An earlier program with James Carse is available here.
Philosopher Frederick Ferré has covered from a philosophical perspective some of the questions addressed by Dr. Carse.
Carolyn Jessop's account of her life in and escape from the Fundamentalist Latter Day Saints (FLDS) presents a vivid and terrible example of the dangers of a criminal belief system protected by the veneer of religion.
Vows of Silence: The Abuse of Power in the Papacy of John Paul II written by Jason Berry and the late Gerald Renner tells another story of religious cover for illegal acts, in this case relating to the Legionaries of Christ, Rev. Marcial Maciel Degollado, Regnum Christi and the Vatican.
Surprisingly, at the end of his life, René Descartes added the emotions to his mind-body structure which lends support to Dr. Carse's "horizonal" view. Russell Shorto gets beyond the simple stereotypes associated with Descarte in Descartes Bones: A Skeletal History of the Conflict between Faith and Reason.
Robert Funk devoted much of his life to exploring the human Jesus behind the mysteries of Christianity.
Garry Wills has explored the Christian perspective in a series of books on the New Testament.
Theoretical biologist Stuart Kauffman presents his view of how to reconcile science and religion in Reinventing the Sacred. Kauffman and psychiatrist Charles Raison explore science and the mind against a backdrop of Tibetan Buddhism.

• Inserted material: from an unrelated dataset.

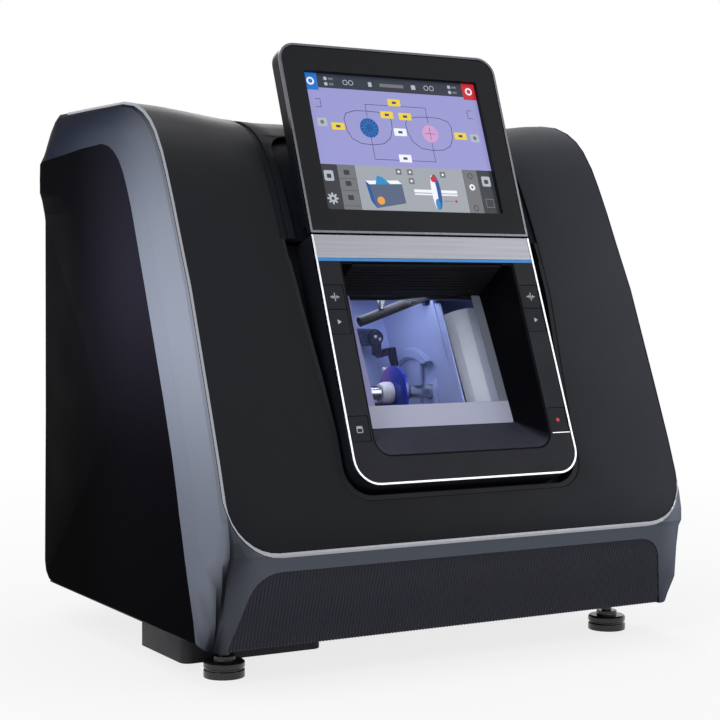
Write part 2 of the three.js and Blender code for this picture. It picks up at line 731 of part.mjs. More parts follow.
// Display on its hinge: silver edge, bezel, panel, back shell and hinge leaf
const displayTopHalf = consoleHalf + 1.9;
const displayHeight = 0.3732 * bodyHeight;
const displayBottom = 1;
const displayRadius = 19;
const displayThickness = 16;
const screenHalf = 0.1933 * width;
const screenLow = 25.7;
const screenHigh = displayHeight - 28.5;
const screenDepth = 5;
const bezelThickness = 3;
function displayOutline(inset) {
  const half = displayTopHalf - inset;
  const [low, high] = [displayBottom + inset, displayHeight - inset];
  const outline = roundedOutline(-half, half, low, high, 1, displayRadius - inset);
  const taper = (displayTopHalf - consoleHalf) / displayTopHalf / displayHeight;
  return outline.map(([x, z]) => [x * (1 - taper * (displayHeight - z)), z]);
}
const displayRing = prismY(displayOutline(0), -0.6, bezelThickness).subtract(
  prismY(displayOutline(2.4), -overrun, overrun),
);
addPart(displayGroup, "display_trim", displayRing, silver);
const screenHole = roundedOutline(-screenHalf, screenHalf, screenLow, screenHigh, 2, 2, 3);
const screenRim = roundedOutline(-screenHalf - 3, screenHalf + 3, screenLow - 3, screenHigh + 3, 4, 4, 3);
const bezel = prismY(displayOutline(2.4 + seat), 0, bezelThickness)
  .add(prismY(screenRim, 1, screenDepth))
  .subtract(prismY(screenHole, -1, overrun));
addPart(displayGroup, "display_bezel", bezel, charcoal);
const panelBottom = screenDepth + seat;
addPart(
  displayGroup,
  "display_panel",
  box([-screenHalf - 2, screenHalf + 2], [panelBottom, panelBottom + 4], [screenLow - 2, screenHigh + 2]),
  screenDark,
);
const coveDepth = hingeY - barrelRadius - 1.2;
const coveTop = hingeZ + barrelRadius + 1.2;
const displayShell = prismY(displayOutline(0), bezelThickness + seat, displayThickness)
  .subtract(
    prismY(displayOutline(4), 0, displayThickness - wall).intersect(
      box([-width, width], [-1, displayThickness], [coveTop + wall, farUp]),
    ),
  )
  .subtract(box([-width, width], [coveDepth, displayThickness + 1], [-1, coveTop]));
addPart(displayGroup, "display_housing", displayShell, charcoal);
const leaf = box(
  [-hingeHalf + 16, hingeHalf - 16],
  [displayThickness + seat, displayThickness + seat + 2.5],
  [hingeZ, hingeWindow - 2],
);
const barrel = rodX(-hingeHalf + 6, hingeHalf - 6, barrelRadius, hingeY, hingeZ);
const pinBore = rodX(-hingeHalf, hingeHalf, pinRadius + seat, hingeY, hingeZ, 16);
addPart(displayGroup, "display_hinge", barrel.add(leaf).subtract(pinBore), zinc);

const lugs = [-1, 1].map((side) => {
  const inner = hingeHalf - 4;
  const outer = hingeHalf + 6 - seat;
  return box(
    side > 0 ? [inner, outer] : [-outer, -inner],
    [13 + seat, hingeY + barrelRadius],
    [consoleTop - wall, hingeZ + barrelRadius],
  );
});
const pin = rodX(-hingeHalf - 2, hingeHalf + 2, pinRadius, hingeY, hingeZ, 16);
addPart(displayGroup, "hinge_pin", join(pin, ...lugs), zinc);

// Recess of the window: four slopes from the aperture back to the door
const doorLean = consoleLean + Math.atan2(recessDepthTop - recessDepthBottom, windowBottom - windowTop);
const doorFront = new THREE.Vector3(0, recessDepthBottom + 0.5, -windowBottom);
doorFront.applyMatrix4(consoleGroup.matrix);
const doorGroup = leaning(doorFront.y, doorFront.z, doorLean);
const fromDoor = (solid) => moved(solid, doorGroup.matrix);
function recessLoft(grow, past) {
  const frontRing = roundedOutline(
    -apertureHalf + 2 - grow, apertureHalf - 2 + grow, -apertureBottom + 2 - grow, -apertureTop - 2 + grow,
    apertureRadius - 2 + grow, 2, 6,
  );
  const rearRing = roundedOutline(
    -windowHalf - grow, windowHalf + grow, -windowBottom - grow, -windowTop + grow, 3 + grow, 2, 6,
  );
  const slope = (recessDepthTop - recessDepthBottom) / (windowBottom - windowTop);
  const ends = frontRing.map(([x, z], i) => {
    const [rearX, rearZ] = rearRing[i];
    const rear = new THREE.Vector3(rearX, recessDepthBottom + (rearZ + windowBottom) * slope, rearZ);
    const near = new THREE.Vector3(x, 1, z);
    return [near.clone().lerp(rear, -past), near.clone().lerp(rear, 1 + past)];
  });
  return loft([ends.map((p) => p[0]), ends.map((p) => p[1])], (p) => new THREE.Vector2(p.x, p.z));
}
const recess = recessLoft(2 - seat, 0).subtract(recessLoft(0, 0.1));
const visorHalf = windowHalf - 1;
const visorNotch = box([-visorHalf - seat, visorHalf + seat], [-1, depth], [-windowTop - 1.5, farUp]);
addPart(consoleGroup, "window_surround", recess.subtract(visorNotch), glossBlack);

// Ribbed visor that forms the ceiling of the recess
const visorRise = -apertureTop - 2 + windowTop;
const visorSlope = Math.atan2(visorRise, recessDepthTop - 3);
const visorLength = Math.hypot(visorRise, recessDepthTop - 4);
const visorThickness = 1.6;
const visorRib = 1;
const visorPitch = 4.4;
const visorLine = [];
for (let i = 0; i * visorPitch + visorPitch < visorLength - 6; i += 1) {
  const at = i * visorPitch + 3;
  const crest = at + visorPitch / 2;
  visorLine.push([at, 0], [crest, 0], [crest, visorRib], [at + visorPitch, visorRib]);
}
const visorProfile = [
  ...visorLine, [visorLength, visorRib], [visorLength, visorRib + visorThickness],
  [0, visorRib + visorThickness], [0, 0],
];
const visorGroup = new THREE.Group();
visorGroup.position.set(0, 2, -apertureTop - 3.2);
visorGroup.rotation.x = -visorSlope;
consoleGroup.add(visorGroup);
addPart(visorGroup, "visor", prismX(visorProfile, -visorHalf, visorHalf), matteBlack);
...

Over the years, this program series has looked at what is broadly characterized as "religion" and its impacts on life today. These programs include (in no particular order): Cornel West, Robert Franklin, Bruce Feiler, Alan Dershowitz, Joseph L. Roberts, John Shelby Spong, Robin Meyers, Reza Aslan, Geneive Abdo, Kevin Phillips, Leonard Shlain and Jim Wallis.
We relish the grace with which Jim Carse shares his big ideas with wit, wisdom and wonderful good humor. We both were tremendously impressed with the elegance with which he applies his luminous ideas -- first encountered in Finite and Infinite Games -- to the challenges of today’s world in his Religious Case Against Belief.